Dlr: South                  S  K J T 9 7 5

Vul: Both                   H  8 4

                            D  J T 8

                            C  K 4

             S  3 2                         S  A Q 6

             H  T 6 2                       H  J 9 7 5

             D  9 3 2                       D  A Q 5

             C  Q J 9 8 7                   C  T 3 2

                            S  8 4

                            H  A K Q 3

                            D  K 7 6 4

                            C  A 6 5


         WEST         NORTH         EAST         SOUTH

          -            -             -           1NT

         Pass         4H (1)        Pass         4S

         All Pass


        (1) Transfer to spades.


West led the CQ won by declarer in hand with the ace.


Put yourself in the East chair: since declarer can get rid of a diamond on the third top heart and diamonds are favorably placed for declarer, how can you beat this game?


Mike Passell found a way. When declarer took the spade finesse at trick two, Passell won with the ace. Next he cashed the DA and continued a diamond, declarer winning the king.

At this point, declarer could make his game by cashing three rounds of hearts but what was the point? He could take the "proven" finesse against the SQ, draw trumps and take his discard with impunity.

It didn't work out that way. A spade to the jack -- and Passell won his SQ and cashed the DQ for the setting trick.



A hand from a columnist


Steve Becker, former editor of The Bridge Bulletin and now a syndicated bridge columnist and teacher, wishes that his singleton spade on this hand had been the deuce instead of the 8.


                            S  T 7 6 3 2

Dlr: East                   H  7 5 2

Vul: N-S                    D  Q

                            C  A Q 9 5

           S  --                          S  A K Q J 9 5 4

           H  A T 9 6 4 3                 H  8

           D  J 7 6 5 3                   D  9

           C  T 2                         C  J 8 7 3

                            S  8

                            H  K Q J

                            D  A K T 8 4 2

                            C  K 6 4


         WEST         NORTH         EAST         SOUTH

          -            -            4S           5D

         Pass         Pass          Pass


Steve could have doubled instead of bidding 5D, but he decided on the overcall because the suit was a six-carder. It looks as if West had a double, but he was much better off passing since he didn't find the killing opening lead -- the HA followed by a second heart.

Instead he led the C10, taken with the queen. Steve cashed the DQ, noting the fall of the 9 from East. Next came a heart to West's ace, and West continued with his other club. Steve took this in hand and cashed his two top diamonds. Then he led another diamond to drive out the jack. He won the heart return and ran the rest of his red cards. As he cashed his last trump, he was left with a club and the S8 in his hand and the C A9 in dummy. East had to make a discard holding the S9 (he had discarded all his high spades, hoping declarer didn't notice that the 9 was still out) and the C J8. No matter which card he discarded, Steve had the remaining tricks -- 5D bid and made.


Why did he wish he had had the deuce of spades instead of the 8? Because of the thrill he would have experienced taking the last trick with the good deuce in a suit that had never been led.


Suzi can play, too


Suzi Subeck has been extremely busy trying to keep you informed of tournament happenings.
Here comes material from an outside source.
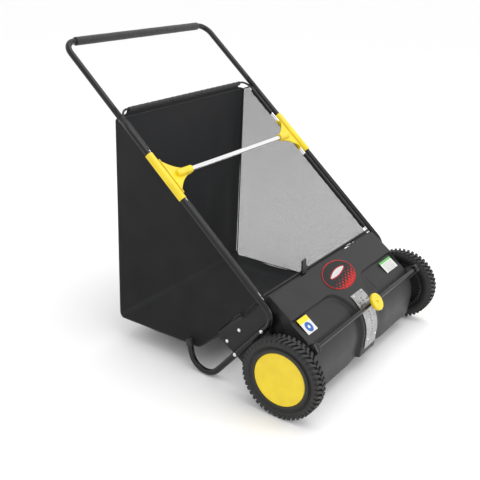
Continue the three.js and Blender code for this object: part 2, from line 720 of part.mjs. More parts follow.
function yokeBar() {
  const solid = radialBox(-BAR_END, BAR_END, BAR_HALF_WIDTH, BAR_R - BAR_LIP, BAR_R + BAR_LIP, BAR_DEG);
  const channel = radialBox(-BAR_END - 5, BAR_END + 5, BAR_HALF_WIDTH - 2.2, BAR_R - BAR_LIP - 5, BAR_R + BAR_LIP - 2.2, BAR_DEG);
  const hole = radial(new THREE.CylinderGeometry(3, 3, 40, 16).rotateX(Math.PI / 2), 0, BAR_R, BAR_DEG);
  return cut(solid, channel, hole);
}

function yokeArm() {
  const [by, bz] = around(BAR_R, BAR_DEG);
  const plate = slabX(hull([[by, bz, 15], [BRUSH_Y, BRUSH_Z, 26], [0, WHEEL_R, 17]]), ARM_X0, ARM_X1,
    [[BRUSH_Y, BRUSH_Z, BUSHING_R + 0.08, 48]]);
  const collar = radialBox(ARM_X1 - 1, 374, 12.5, BAR_R - 8, BAR_R + 8, BAR_DEG);
  const pocket = radialBox(ARM_X0 - 5, BAR_END + 0.4, BAR_HALF_WIDTH + 0.4, BAR_R - BAR_LIP - 0.4, BAR_R + BAR_LIP + 0.4, BAR_DEG);
  const axle = turned([[ARM_X1 - 1, 0], [ARM_X1 - 1, 12], [390, 12], [393.5, 9], [393.5, 6.5], [432, 6.5], [432, 6],
    [434, 6], [434, 0]], 0, WHEEL_R, 18);
  return cut(join(plate, collar, axle), pocket);
}

function lockPin() {
  const profile = [[0, 138], [2, 138], [2.4, 138.8], [2.4, 176.5], [0, 176.5]];
  const geometry = new THREE.LatheGeometry(profile.map(([r, h]) => new THREE.Vector2(r, h)), 16);
  geometry.rotateX(Math.PI / 2);
  geometry.rotateX(THREE.MathUtils.degToRad(BAR_DEG - 90));
  geometry.translate(0, BRUSH_Y, BRUSH_Z);
  return outward(merged(geometry));
}

function lockKnob() {
  const lobes = 12;
  const outline = [];
  for (let i = 0; i < lobes * 2; i++) {
    const a = 2 * Math.PI * i / (lobes * 2);
    const r = i % 2 ? 24 : 25.5;
    outline.push(new THREE.Vector2(r * Math.cos(a), r * Math.sin(a)));
  }
  const rim = new THREE.ExtrudeGeometry(new THREE.Shape(outline), {
    depth: 8, bevelEnabled: true, bevelThickness: 2.5, bevelSize: 2.5, bevelOffset: -2.5, bevelSegments: 1 });
  rim.translate(0, 0, 173.5);
  const neck = new THREE.CylinderGeometry(11, 11, 12, 24).rotateX(Math.PI / 2);
  neck.translate(0, 0, 168);
  const dish = new THREE.CylinderGeometry(17, 15, 3, 24).rotateX(Math.PI / 2);
  dish.translate(0, 0, 183.6);
  const eye = new THREE.CylinderGeometry(4, 4, 5, 16).rotateX(Math.PI / 2);
  eye.translate(0, 0, 181.2);
  const bore = new THREE.CylinderGeometry(2.7, 2.7, 20, 16).rotateX(Math.PI / 2);
  bore.translate(0, 0, 166.8);
  const knob = cut(join(rim, neck), dish, eye, bore);
  knob.rotateX(THREE.MathUtils.degToRad(BAR_DEG - 90));
  knob.translate(0, BRUSH_Y, BRUSH_Z);
  return knob;
}

// Straight-sided gear outline; widths are shares of a quarter tooth pitch at root and tip.
function gearOutline(teeth, tip, root, rootWidth, tipWidth) {
  const pitch = GEAR_MODULE * teeth / 2;
  const quarter = Math.PI / (2 * teeth);
  const points = [];
  for (let i = 0; i < teeth; i++) {
    const a = 4 * quarter * i;
    const corners = [[-rootWidth, root], [-tipWidth, tip], [tipWidth, tip], [rootWidth, root]];
    for (const [k, r] of corners) points.push([(pitch + r) * Math.cos(a + k * quarter), (pitch + r) * Math.sin(a + k * quarter)]);
  }
  return points;
}

function pinion() {
  const outline = gearOutline(PINION_TEETH, 2.6, -3.6, 1.36, 0.5).map(([y, z]) => [y + BRUSH_Y, z + BRUSH_Z]);
  return slabX(outline, GEAR_X0, GEAR_X1, [[BRUSH_Y, BRUSH_Z, SHAFT_R + 0.3, 20]]);
}

// Wheel moulding: hub, web, barrel for the tyre and the toothed ring inside it.
function wheelRim() {
  const body = turned([[394.8, 6.8], [394.8, 15], [418, 15], [418, 89], [397, 90], [397, TYRE_SEAT_R],
    [444, TYRE_SEAT_R], [444, 90], [424, 88], [422, 15], [431.5, 15],
    [431.5, 6.8], [394.8, 6.8]], 0, WHEEL_R, 28);
  const teeth = gearOutline(RING_TEETH, 3.4, -2.4, 1.5, 0.6);
  const circle = [];
  for (let i = 0; i < 28; i++) circle.push([86.9 * Math.cos(i * Math.PI / 14), WHEEL_R + 86.9 * Math.sin(i * Math.PI / 14)]);
  const ring = slabX(circle, GEAR_X0 - 0.5, 419);
  return join(body, cut(ring, slabX(teeth.map(([y, z]) => [y, z + WHEEL_R]), GEAR_X0 - 6, 425)));
}

function tyre() {
  const stations = LUG_COUNT * 4;
  const rows = [
    [400.8, TYRE_SEAT_R + 0.4, 0], [396.5, 96.5, 0], [WHEEL_IN, 108, 0], [399, 120, 0], [402, 122, 2],
    [419.5, 122, 2], [421.5, 122, 3], [439, 122, 3], [442.5, 119.5, 0], [WHEEL_OUT, 107, 0], [444.5, 96.5, 0],
    [441.2, TYRE_SEAT_R + 0.4, 0],
  ];
  const lugAt = (kind, i) => {
    const k = i % 4;
    if (kind === 2) return k < 2 ? LUG_HEIGHT : 0;
    if (kind === 3) return k >= 2 ? LUG_HEIGHT : 0;
    return 0;
  };
  const rings = [];
  for (let i = 0; i < stations; i++) {
    const ring = rows.map(([x, r, kind]) => {
      const skew = kind === 2 ? (x - 410) * 0.0022 : kind === 3 ? (430 - x) * 0.0022 : 0;
      const a = 2 * Math.PI * (i + (i % 2 ? 0.35 : 0)) / stations + skew;
      const size = r + lugAt(kind, i);
      return new THREE.Vector3(x, size * Math.cos(a), WHEEL_R + size * Math.sin(a));
    });
    rings.push(ring);
  }
  rings.push(rings[0].map((p) => p.clone()));
  return weld(rings);
}

function hubCap() {
  return turned([[432.5, 83.2], [438, 83.6], [439.2, 79], [442, 45], [443.2, 0], [441.2, 0], [440, 45], [437.2, 78.5],
    [432.5, 80.2], [432.5, 83.2]], 0, WHEEL_R, 32);
}

// ---------- brush ----------
function brushShaft() {
  const [e, t] = [412, 322];
  return turned([[-e, 0], [-e, SHAFT_R], [-t, SHAFT_R], [-t, 22], [t, 22], [t, SHAFT_R], [e, SHAFT_R], [e, 0]],
    BRUSH_Y, BRUSH_Z, 20);
}

function bristleRow(index) {
  const rings = [];
  for (let i = 0; i <= 8; i++) {
    const k = i / 8;
    const x = -BRUSH_HALF + 8 + (2 * BRUSH_HALF - 16) * k;
    const a = index * Math.PI / 2 + 0.35 * (k - 0.5) + 0.4;
    const dir = new THREE.Vector3(0, Math.cos(a), Math.sin(a));
    const side = new THREE.Vector3(0, -Math.sin(a), Math.cos(a));
    const at = (r, w) => new THREE.Vector3(x, BRUSH_Y, BRUSH_Z).addScaledVector(dir, r).addScaledVector(side, w);
    rings.push([at(23.2, -6), at(38, -6), at(42, -3.5), at(BRUSH_R, -7), at(BRUSH_R, 7), at(42, 3.5), at(38, 6), at(23.2, 6)]);
  }
  return loft(rings);
}

// ---------- assembly ----------
add('hood', hood(), HOOD_BLACK);
add('strap', strap(), ZINC);
add('badge', badge(), BADGE);
add('label_left', label(-322, -267, 104, 127), LABEL_WHITE);
add('label_right', label(240, 325, 106, 125), LABEL_WHITE);
for (const [name, x, a] of [['a', -SCREW_X, 0], ['b', SCREW_X, 0], ['c', -SCREW_X, 1], ['d', SCREW_X, 1]]) {
  add('strap_screw_' + name, strapScrew(x, SCREW_DEG[a]), ZINC);
}

const pairs = [
  ['end_plate', endPlate(), HOOD_BLACK], ['side_bracket', bracket(), TUBE_BLACK], ['lower_tube', lowerTube(), TUBE_BLACK],
  ['foot_cap', footCap(), BLACK_PLASTIC], ['clip_bracket', clipBracket(), YELLOW], ['bag_side', bagSide(), MESH],
  ['rod_sleeve_upper', rodSleeve(575, 694), FABRIC], ['rod_sleeve_lower', rodSleeve(22, 372), FABRIC],
  ['tube_bolt_front', tubeBolt(...TUBE_BOLTS[0]), ZINC], ['tube_bolt_rear', tubeBolt(...TUBE_BOLTS[1]), ZINC],
  ['plate_bolt_upper', spacerBolt(...PLATE_BOLTS[0]), ZINC], ['plate_bolt_lower', spacerBolt(...PLATE_BOLTS[1]), ZINC],
  ['shaft_bushing', bushing(), BLACK_PLASTIC], ['yoke_arm', yokeArm(), STEEL], ['wheel_rim', wheelRim(), BLACK_PLASTIC],
  ['tyre', tyre(), RUBBER], ['hub_cap', hubCap(), YELLOW], ['pinion', pinion(), BLACK_PLASTIC],
];
for (const [name, geometry, material] of pairs) {
  add(name + '_right', geometry, material);
  add(name + '_left', mirrored(geometry), material);
}

add('upper_handle', upperHandle(), TUBE_BLACK);
add('foam_grip', foamGrip(), FOAM);
add('spreader_bar', spreaderBar(), CHROME);
add('bag_shell', bagShell(), FABRIC);
add('bag_frame_rod', frameRod(), CHROME);
add('bag_front_rod', bagFrontRod(), FABRIC);
add('bag_hook_tab', bagHookTab(), BLACK_PLASTIC);
add('yoke_bar', yokeBar(), TUBE_BLACK);
add('lock_pin', lockPin(), ZINC);
add('lock_knob', lockKnob(), YELLOW);
add('brush_shaft', brushShaft(), STEEL);
for (let i = 0; i < 4; i++) add('bristle_row_' + (i + 1), bristleRow(i), BRISTLE);

export default object;
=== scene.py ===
# %% [markdown]
# # Push lawn sweeper
# Two ground wheels turn a brush under a sloped black hood. The brush throws leaves back into a
# fabric bag that hangs between the tubes of a U handle. The mechanical model is loaded first,
# and every piece made here rides on one of its bodies, so that it moves as the real one does.

# %% Load the mechanical model
import json
import math

import bmesh
import bpy
from mathutils import Matrix, Vector, noise


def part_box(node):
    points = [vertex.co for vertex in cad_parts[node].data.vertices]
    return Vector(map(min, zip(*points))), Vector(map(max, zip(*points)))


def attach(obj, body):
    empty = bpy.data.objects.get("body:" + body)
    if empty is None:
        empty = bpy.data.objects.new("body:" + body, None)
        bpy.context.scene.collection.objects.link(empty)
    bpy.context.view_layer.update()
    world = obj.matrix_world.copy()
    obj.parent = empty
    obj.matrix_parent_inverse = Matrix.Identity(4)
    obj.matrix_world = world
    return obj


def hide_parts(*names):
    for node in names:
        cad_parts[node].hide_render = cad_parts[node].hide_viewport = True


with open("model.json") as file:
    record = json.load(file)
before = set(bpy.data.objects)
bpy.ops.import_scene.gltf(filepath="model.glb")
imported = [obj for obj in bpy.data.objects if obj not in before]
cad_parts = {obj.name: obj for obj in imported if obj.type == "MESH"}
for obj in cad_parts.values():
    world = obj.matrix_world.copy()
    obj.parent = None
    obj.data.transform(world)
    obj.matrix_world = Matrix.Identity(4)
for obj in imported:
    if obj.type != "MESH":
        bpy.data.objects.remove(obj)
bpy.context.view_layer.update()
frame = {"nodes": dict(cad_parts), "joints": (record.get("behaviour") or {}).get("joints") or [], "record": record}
scene = bpy.context.scene
nodes = frame["nodes"]
record = frame["record"]

# %% [markdown]
# ## Places
# The machine is laid out from the axle of its wheels, so lengths are given here as the maker
# would measure them: millimetres across (X), back from the axle (Y) and up from the floor (Z).
# The handle slopes, so it has directions of its own: t runs up along its tubes, n stands above
# their plane. Two small functions turn such lengths into points of the model, in metres.

# %% Axles and the directions of the handle
joints = {joint["name"]: joint for joint in frame["joints"]}
AXLE = Vector(joints["wheel_left_spin"]["pos_m"])
BRUSH = Vector(joints["brush_spin"]["pos_m"])
ACROSS = Vector((1, 0, 0))
MM = 0.001
HANDLE_TILT = math.radians(40.82)
HANDLE_FOOT = (118.0, 320.8)   # (Y, Z) where the straight run of the tubes starts
UP_HANDLE = Vector((0, math.cos(HANDLE_TILT), math.sin(HANDLE_TILT)))
OFF_HANDLE = Vector((0, -math.sin(HANDLE_TILT), math.cos(HANDLE_TILT)))


def from_axle(x, y, z):
    return Vector((x * MM, AXLE.y + y * MM, z * MM))


def on_handle(x, t, n):
    return from_axle(x, *HANDLE_FOOT) + UP_HANDLE * t * MM + OFF_HANDLE * n * MM


def around_brush(x, radius, degrees):
    """A point at that radius and angle about the brush; 90 is up and 180 is forwards."""
    angle = math.radians(degrees)
    out = Vector((0, math.cos(angle), math.sin(angle)))
    return Vector((x * MM, BRUSH.y, BRUSH.z)) + out * radius * MM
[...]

Here, she also demonstrates her card-playing skill


                            S  K Q 3

Dlr: East                   H  A 8 6 5 2

Vul: N-S                    D  K Q 6 5 4

                            C  --

            S  T 7 2                        S  A 6 4

            H  Q 7 4                        H  J 3

            D  A J T 7 3                    D  8

            C  A Q                          C  K J 8 5 4 3 2

                            S  J 9 8 5

                            H  K T 9

                            D  9 2

                            C  T 9 7 5


As many of you know Suzi is not a "shy" bidder. When you bid a lot you must play the cards well. The auction (with Suzi as North):


         WEST         NORTH         EAST         SOUTH

          -            -            Pass         Pass

         1D           1H            2C           Pass

         Pass         2D            3C           3H

         3NT          4H            Pass         Pass

         Dbl          All Pass


The opening lead was the singleton D8. West won and returned the D10, which was trumped by East, who now led ace and a spade to Suzi s king. Suzi trumped a diamond while East discarded his last spade. Suzi next shortened her trumps by ruffing a club back to her hand. Next she led a trump to dummy, felling East's jack. Suzi returned to her hand with a second club ruff, cashed the SQ and trumped a diamond in dummy. The end position:


                            S  --

                            H  A 8

                            D  K

                            C  --

              S  --                      S  --

              H  Q 7                     H  --

              D  J                       D  --

              C  --                      C  K J 8

                            S  J

                            H  --

                            D  --

                            C  T 9


Suzi led the SJ and showed her hand to West -- making 4H doubled for +790 and 63 out of 64 possible matchpoints.